Equally importantly, Manovich and Cheliotis have independently developed theoretical frameworks for working with large cultural data sets. Since 2005 Manovich has been developing a broad framework for this research that he called “Cultural Analytics.” The framework calls for the use of interactive visualization, Geographical Information Systems (GIS), data mining, and statistical data analysis for research, teaching and presentation of cultural artifacts, processes, and flows. Manovich’s lab is focusing on analysis and visualization of large sets of visual and spatial media: art, photography, video, cinema, computer games, space design, architecture, graphic and web design, product design. Another focus is on using the wealth of cultural information available on the web to construct detailed interactive spatio-temporal maps of contemporary global cultural patterns. Cheliotis refers to his research using the term “Online Cultural Dynamics.” His focus is on the examination of the structure, dynamics and output of online communities. According to Cheliotis, they are largely based on the same processes of creative reuse, synthesis and production that have characterized most of our cultural production throughout human history, but are now accentuated with the new paradigm of collaborative, commons-based peer production which critically depends on the sharing and licensing behaviour of creators.
We propose to extend this research in new directions by taking advantage of the unique combination of resources and expertise available at NUS. Drawing on the broad expertise of our team will allow us to do work in the analysis and visualization of cultural patterns on the scale beyond what has been done so far. The humanities scholars who have already started to analyze, graph, and map cultural data so far focused on relatively narrow areas of humanities – for instance, 19th century novels or archaeology of particular ancient sites. No attempt has been made so far to apply this approach to a much larger set of cultural activities related by a common geography or a time period. Additionally, humanities scholars tend to use visualizations as static illustrations of their findings – rather as a research tools for data exploration and knowledge discovery, as it is common in the sciences.
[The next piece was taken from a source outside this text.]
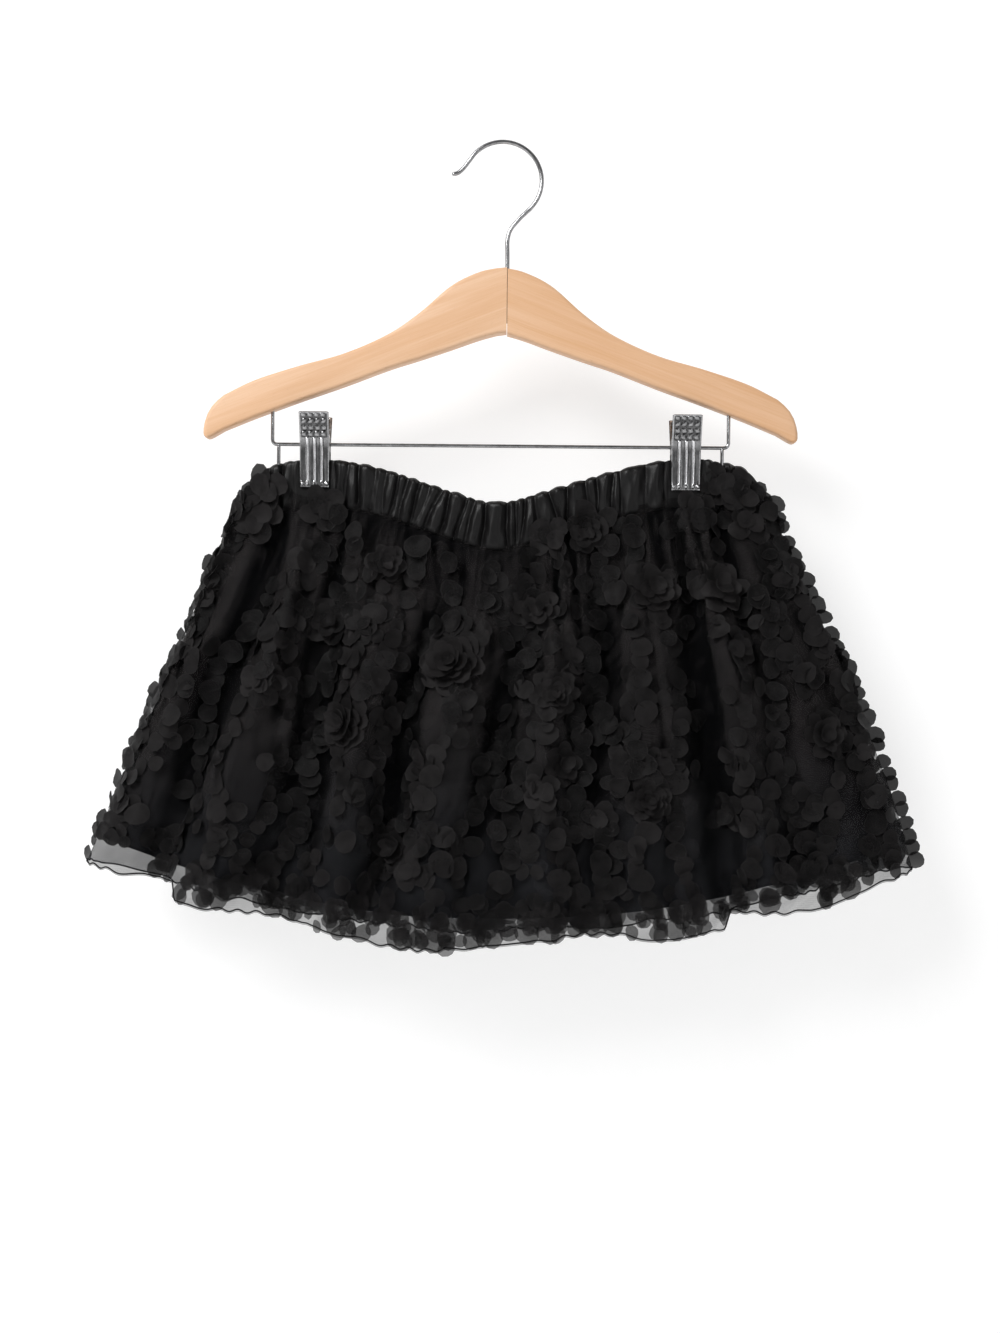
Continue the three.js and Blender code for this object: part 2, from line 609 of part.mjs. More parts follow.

Our project is designed to address both of these limitations. Firstly, we propose to carry out a number of case studies that will together begin to visualize some of the patterns in the cultural development of a whole continent over a 100-year period. What is this continent? We decided to choose the subject for our study in such a way as to make the project particularly meaningful in the location where the project will be created and first shown. Consequently, we chose to work on Asian cultures from the early twentieth century until today. Using a number of both historical and contemporary data sets and sources of information, we will map vectors of influence between different Asian traditions and the West, the struggles to establish the unique modern Asian cultural identities throughout the twentieth century, and the extraordinary rise of Asia in today’s globalization era to become new leaders in cultural innovation and experimentation (as demonstrated, for instance, by the opening ceremony of 2008 Olympics.) We will visualize the dynamics of contemporary vernacular digital culture in Asia using data from social networking and social media sites popular in Asia such as Cyworld, Friendster, Sina, etc. We will also compare online cultural dynamics in Asia and other geographical regions. This will allow us to create models of cultural development that will assist in the detection of new and potentially important cultural currents, as well as in understanding the position of Asian media creators in the globalized context of the web.
We will present our findings in articles, conference presentations and also in a large-scale high-resolution interactive installation. The interfaces and visualization techniques developed for this installation will represent the second major innovation of our project. Going beyond the static visualizations or the already familiar media interfaces deployed in museums, we will create fundamentally new types of interfaces to cultural content. The installation will present innovative ways of interacting with and experiencing cultural assets and cultural information based on the analysis of large cultural data sets. The interfaces will use the concepts and technologies from the fields of science visualization, information visualization, and Geographical Information Systems (GIS). They will also bring together the visualization techniques normally used in science with the best techniques developed in digital art ad design. The users will be able to interact with visually rich maps and visualizations of cultural flows, patterns, and dynamics at a variety of scales, going from a “bird’s eye” of a very large database as a whole to a view of an individual cultural artifact."